What this task involves — The records follow. Print, word for word, the first line through the "tip_corner_radius = 0.8" line.

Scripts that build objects
[start]

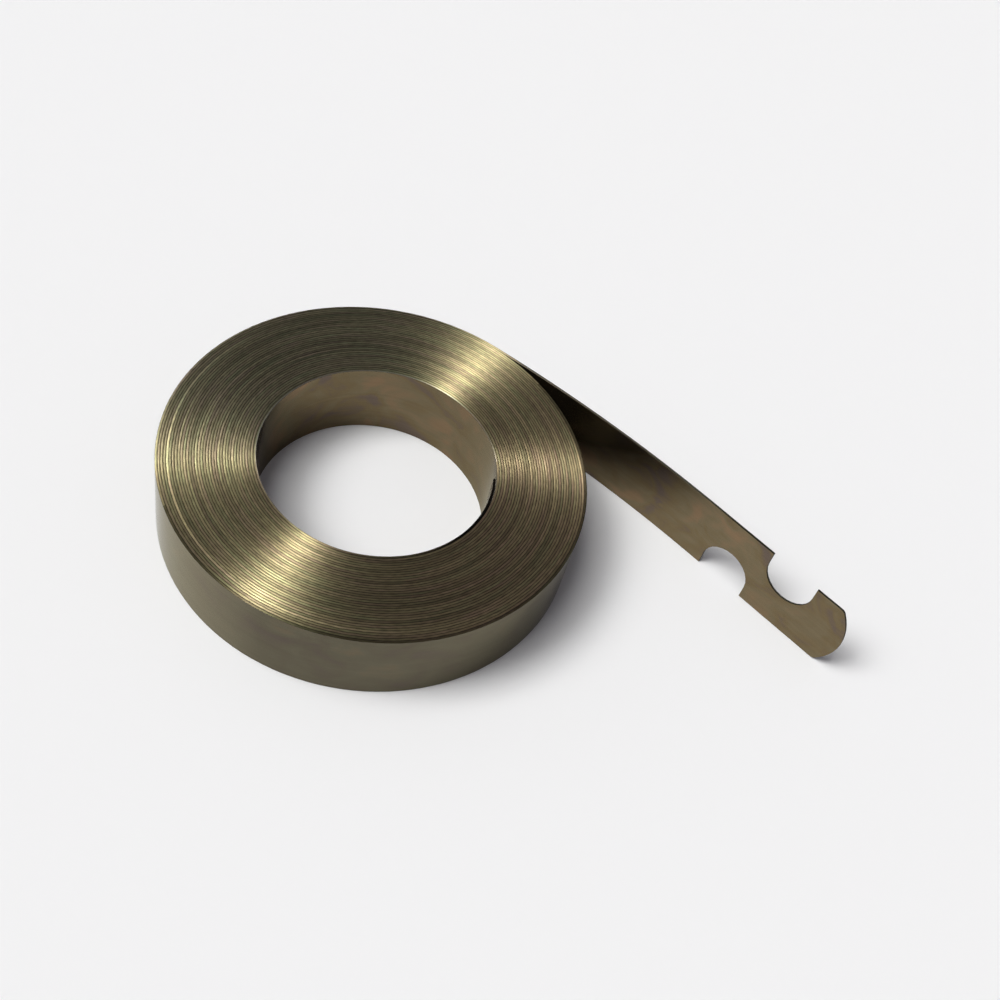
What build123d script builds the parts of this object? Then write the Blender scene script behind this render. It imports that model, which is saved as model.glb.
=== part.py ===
from build123d import *
import math
import os

# A constant force spring: one strip of spring steel wound into a tight coil, with a free tail
# that ends in two opposed notches and a rounded tip. Sizes are in millimetres and degrees,
# with +Z up. The coil lies on the strip's lower edge. The origin is on the drum's axis, level
# with that edge, and the straight end of the tail runs along +X.

# Strip
strip_width = 10.0
strip_thickness = 0.3

# Coil, from the bore outwards. The first and last turns are drawn one by one. Those between
# lie face to face and are drawn in packets, each with the room of that many turns.
inner_diameter = 27.3
inner_single_turns = 1
packet_count = 11
turns_in_packet = 3
outer_single_turns = 2
turn_gap = 0.08

# Free inner end, which springs in from the turn behind it
last_sweep = 120.0
curl_sweep = 76.0
curl_rise = 0.29

# Tail
tail_bend = 10.7
tail_bend_radius = 185.0
bend_to_lower_notch = 4.2
notch_spacing = 7.6
upper_notch_to_tip = 8.8
notch_width = 6.4
notch_depth = 5.1
tip_bulge = 1.8
tip_corner_radius = 0.8

# Derived
packet_thickness = turns_in_packet * strip_thickness - turn_gap
drawn_turns = inner_single_turns + packet_count + outer_single_turns
half_turns = 2 * drawn_turns
straight_length = bend_to_lower_notch + notch_spacing + upper_notch_to_tip


# The coil is drawn in half turns. Each half turn is an arc about a point on the Y axis, so the
# turns meet smoothly there. Crossing 0 is the innermost, on +Y, and the last is where the tail
# leaves, also on +Y.
def layer_thickness(crossing):
    inner = crossing <= 2 * inner_single_turns
    outer = crossing > half_turns - 2 * outer_single_turns
    return strip_thickness if inner or outer else packet_thickness


def crossing_radii():
    half_pitch = (strip_thickness + turn_gap) / 2
    inner = [inner_diameter / 2 - half_pitch, inner_diameter / 2]
    outer = []
    for crossing in range(half_turns + 1):
        outer.append(inner[crossing] + layer_thickness(crossing))
        inner.append(outer[crossing] + turn_gap)
    return inner, outer


def half_turn(radii, crossing):
    side = 1 if crossing % 2 == 0 else -1
    start, end = radii[crossing], radii[crossing + 1]
    centre = side * (start - end) / 2
    return centre, (start + end) / 2, 90 * side


# One face of the wound strip, from the free inner end to the end of the tail's bend.
def strip_face(radii, bend_radius):
    centre, radius, _ = half_turn(radii, 0)
    hold = last_sweep - curl_sweep
    inset = curl_rise / (1 - math.cos(math.radians(curl_sweep)))
    away = math.radians(hold - 90)
    curl_centre = (inset * math.cos(away), centre + inset * math.sin(away))
    arcs = [
        CenterArc(curl_centre, radius - inset, hold - 90, curl_sweep),
        CenterArc((0, centre), radius, -90, hold),
    ]
    for crossing in range(1, half_turns):
        centre, radius, start = half_turn(radii, crossing)
        arcs.append(CenterArc((0, centre), radius, start, -180))
    departure = radii[half_turns]
    arcs.append(CenterArc((0, departure - bend_radius), bend_radius, 90, -tail_bend))
    return arcs


# The coil and the tail's bend, with the coil's axis on Z and the tail leaving from +Y.
def wound_strip(inner, outer):
    outer_face = strip_face(outer, tail_bend_radius)
    inner_face = strip_face(inner, tail_bend_radius - strip_thickness)
    free_end = Line(outer_face[0] @ 1, inner_face[0] @ 1)
    tail_end = Line(outer_face[-1] @ 1, inner_face[-1] @ 1)
    outline = Wire(outer_face + inner_face + [free_end, tail_end])
    return extrude(Face(outline), strip_width)


# A notch in the strip's lower edge, open downwards, with a round end.
def notch_outline():
    round_height = notch_depth - notch_width / 2
    mouth = Rectangle(notch_width, 2 * round_height)
    return mouth + Pos(0, round_height) * Circle(notch_width / 2)


# The tail's straight end, which starts at the origin and runs along +X, its outer face at Y 0.
def hooked_end():
    shoulder = straight_length - tip_bulge
    bottom = Line((0, 0), (shoulder, 0))
    tip = ThreePointArc((shoulder, 0), (straight_length, strip_width / 2), (shoulder, strip_width))
    top = Line((shoulder, strip_width), (0, strip_width))
    root = Line((0, strip_width), (0, 0))
    blank = Face(Wire([bottom, tip, top, root]))
    corners = [vertex for vertex in blank.vertices() if abs(vertex.X - shoulder) < tip_bulge / 2]
    blank = blank.fillet_2d(tip_corner_radius, corners)
    upper_notch = bend_to_lower_notch + notch_spacing
    blank -= Pos(bend_to_lower_notch, 0) * notch_outline()
    blank -= Pos(upper_notch, strip_width) * Rot(0, 0, 180) * notch_outline()
    return extrude(Plane.XZ * blank, strip_thickness)


# The drum rests on the free inner end and on the wall across from it.
def drum_seat(inner):
    free_angle = math.radians(last_sweep - 90)
    centre, radius, _ = half_turn(inner, 0)
    free_radius = radius - curl_rise
    opposite, wall_radius, _ = half_turn(inner, 1)
    free_radius += centre * math.sin(free_angle)
    wall_radius -= opposite * math.sin(free_angle)
    shift = (wall_radius - free_radius) / 2
    return shift, (wall_radius + free_radius) / 2


def spring():
    inner, outer = crossing_radii()
    bend = math.radians(tail_bend)
    end_x = tail_bend_radius * math.sin(bend)
    end_y = outer[half_turns] - tail_bend_radius * (1 - math.cos(bend))
    body = wound_strip(inner, outer) + Pos(end_x, end_y) * Rot(0, 0, -tail_bend) * hooked_end()
    shift, _ = drum_seat(inner)
    free_angle = math.radians(last_sweep - 90)
    centred = Pos(shift * math.cos(free_angle), shift * math.sin(free_angle)) * body
    return Rot(0, 0, tail_bend) * centred


part = spring()
os.makedirs("parts", exist_ok=True)
export_step(part, "parts/spring_strip.step")
seat_radius = drum_seat(crossing_radii()[0])[1]
print("solids", len(part.solids()), "volume", round(part.volume, 1))
print("box", part.bounding_box())
print("drum seat radius", round(seat_radius, 3))
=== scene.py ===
import math
import bpy
import bmesh
from mathutils import Vector, Matrix


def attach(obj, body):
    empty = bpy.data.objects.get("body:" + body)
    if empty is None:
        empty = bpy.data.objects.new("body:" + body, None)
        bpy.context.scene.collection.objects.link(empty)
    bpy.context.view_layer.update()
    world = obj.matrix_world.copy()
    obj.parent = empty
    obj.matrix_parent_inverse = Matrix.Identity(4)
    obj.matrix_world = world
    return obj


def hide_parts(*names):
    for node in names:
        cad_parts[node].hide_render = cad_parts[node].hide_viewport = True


mm = 0.001
fullTurn = 2 * math.pi

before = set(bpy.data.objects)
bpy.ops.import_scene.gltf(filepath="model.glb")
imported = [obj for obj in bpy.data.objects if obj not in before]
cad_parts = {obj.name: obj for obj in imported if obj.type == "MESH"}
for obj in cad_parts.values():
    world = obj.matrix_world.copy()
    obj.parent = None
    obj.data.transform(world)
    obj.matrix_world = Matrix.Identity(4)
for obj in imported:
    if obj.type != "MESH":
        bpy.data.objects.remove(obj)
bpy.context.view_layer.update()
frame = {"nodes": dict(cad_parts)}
print("frame loaded:", ", ".join(frame["nodes"]))


def direction(azimuth, elevation):
    az, el = math.radians(azimuth), math.radians(elevation)
    return Vector((math.cos(el) * math.cos(az), math.cos(el) * math.sin(az), math.sin(el)))


# a plain value is set on the socket, anything else is linked to it
def connect(tree, source, target):
    if isinstance(source, (int, float, str, tuple, Vector)):
        target.default_value = source
    else:
        tree.links.new(source, target)


# sources go to the node's sockets by name or number
def addNode(tree, kind, sources=None, **settings):
    node = tree.nodes.new(kind)
    for name, value in settings.items():
        setattr(node, name, value)
    for socket, source in (sources or {}).items():
        connect(tree, source, node.inputs[socket])
    return node


def calc(tree, operation, a, b=0.0, clamp=False):
    sources = {0: a, 1: b}
    node = addNode(tree, "ShaderNodeMath", sources, operation=operation, use_clamp=clamp)
    return node.outputs[0]


def vectorCalc(tree, operation, a, b=(0.0, 0.0, 0.0)):
    node = addNode(tree, "ShaderNodeVectorMath", {0: a, 1: b}, operation=operation)
    return node.outputs["Value" if operation == "DOT_PRODUCT" else "Vector"]


def joined(tree, x=0.0, y=0.0, z=0.0):
    return addNode(tree, "ShaderNodeCombineXYZ", {0: x, 1: y, 2: z}).outputs[0]


def parted(tree, source):
    return addNode(tree, "ShaderNodeSeparateXYZ", {0: source}).outputs


# 0 up to the start, then towards 1 at the rate of the gain
def climb(tree, source, start, gain):
    return calc(tree, "MULTIPLY", calc(tree, "SUBTRACT", source, start), gain, clamp=True)


def distance(tree, source, centre):
    return calc(tree, "ABSOLUTE", calc(tree, "SUBTRACT", source, centre))


# columns from the result leftwards, so that a tree reads well when it is opened
def layOut(tree, columnWidth=220, rowHeight=200):
    column = {node.name: 0 for node in tree.nodes}
    moved = True
    while moved:
        moved = False
        for link in tree.links:
            left = column[link.to_node.name] + 1
            if column[link.from_node.name] < left:
                column[link.from_node.name] = left
                moved = True
    filled = {}
    for node in tree.nodes:
        at = column[node.name]
        node.location = (-columnWidth * at, -rowHeight * filled.get(at, 0))
        filled[at] = filled.get(at, 0) + 1


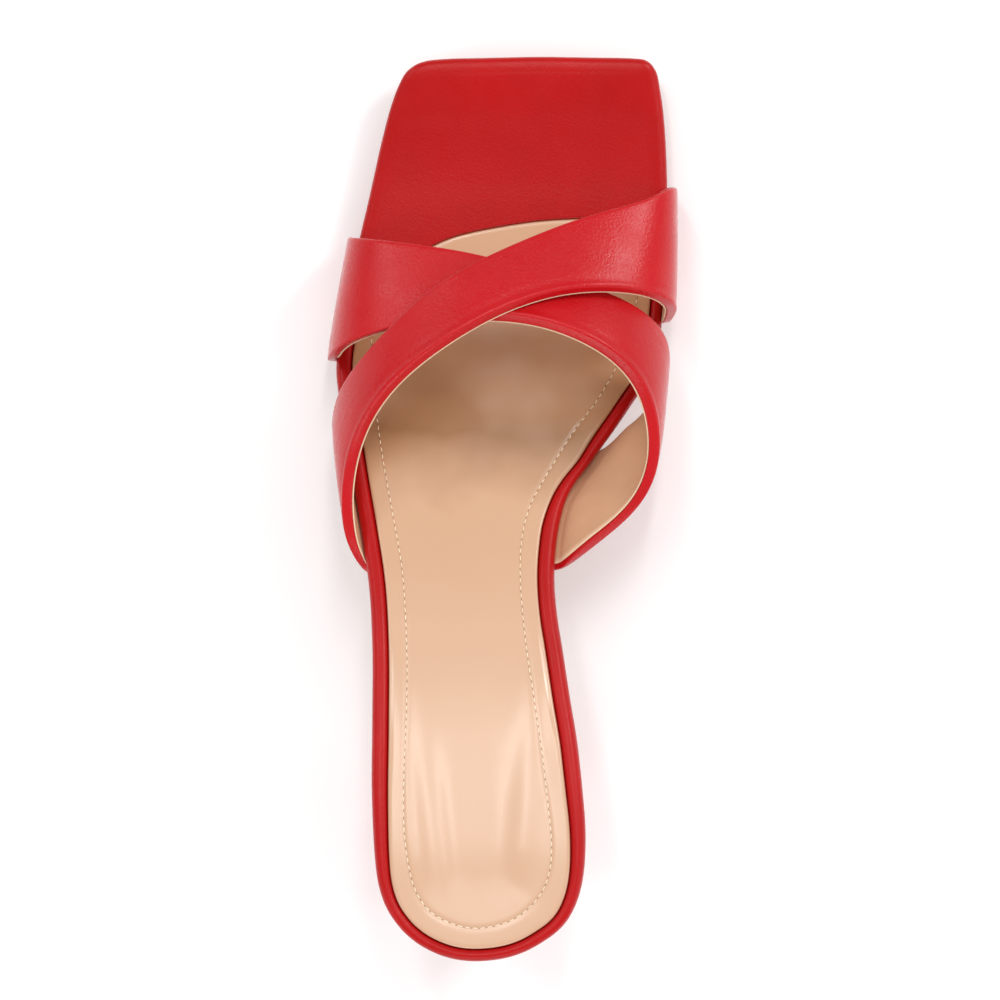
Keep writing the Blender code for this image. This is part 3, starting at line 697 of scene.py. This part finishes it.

[end]

Exercise response —
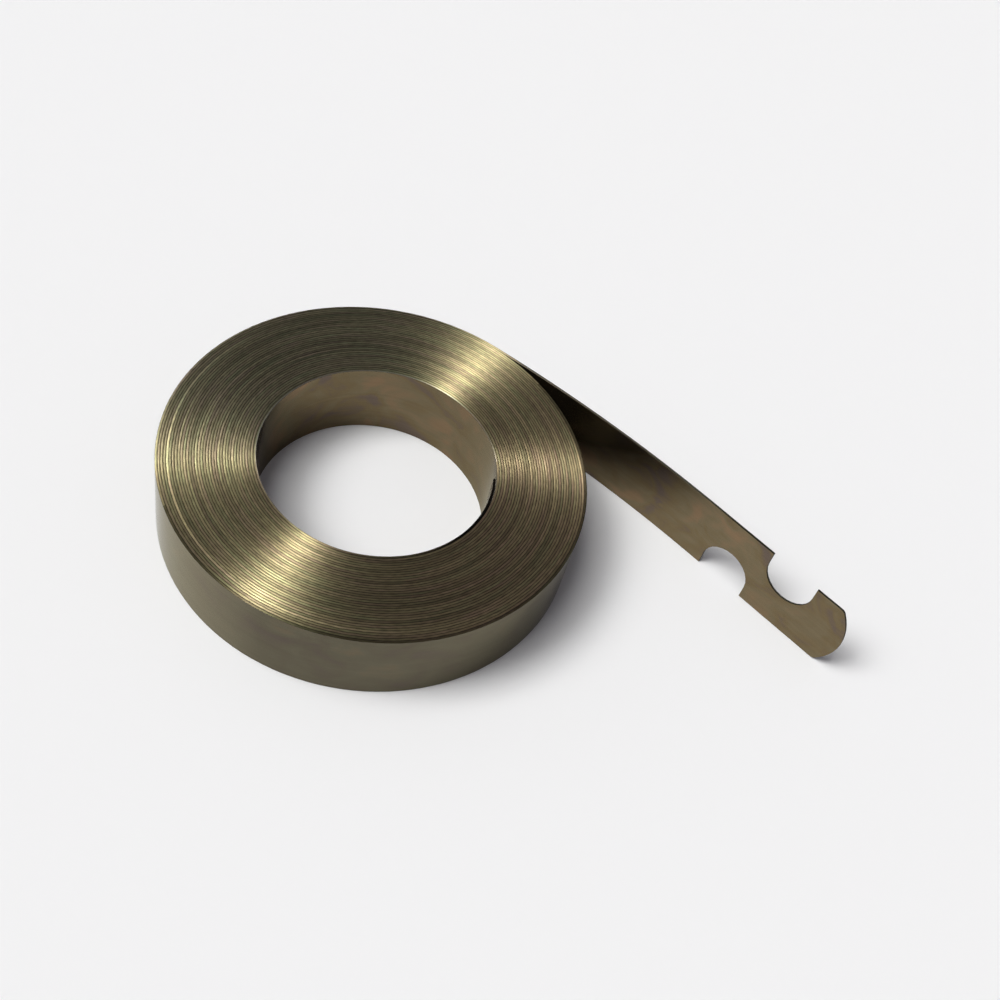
What build123d script builds the parts of this object? Then write the Blender scene script behind this render. It imports that model, which is saved as model.glb.
=== part.py ===
from build123d import *
import math
import os

# A constant force spring: one strip of spring steel wound into a tight coil, with a free tail
# that ends in two opposed notches and a rounded tip. Sizes are in millimetres and degrees,
# with +Z up. The coil lies on the strip's lower edge. The origin is on the drum's axis, level
# with that edge, and the straight end of the tail runs along +X.

# Strip
strip_width = 10.0
strip_thickness = 0.3

# Coil, from the bore outwards. The first and last turns are drawn one by one. Those between
# lie face to face and are drawn in packets, each with the room of that many turns.
inner_diameter = 27.3
inner_single_turns = 1
packet_count = 11
turns_in_packet = 3
outer_single_turns = 2
turn_gap = 0.08

# Free inner end, which springs in from the turn behind it
last_sweep = 120.0
curl_sweep = 76.0
curl_rise = 0.29

# Tail
tail_bend = 10.7
tail_bend_radius = 185.0
bend_to_lower_notch = 4.2
notch_spacing = 7.6
upper_notch_to_tip = 8.8
notch_width = 6.4
notch_depth = 5.1
tip_bulge = 1.8
tip_corner_radius = 0.8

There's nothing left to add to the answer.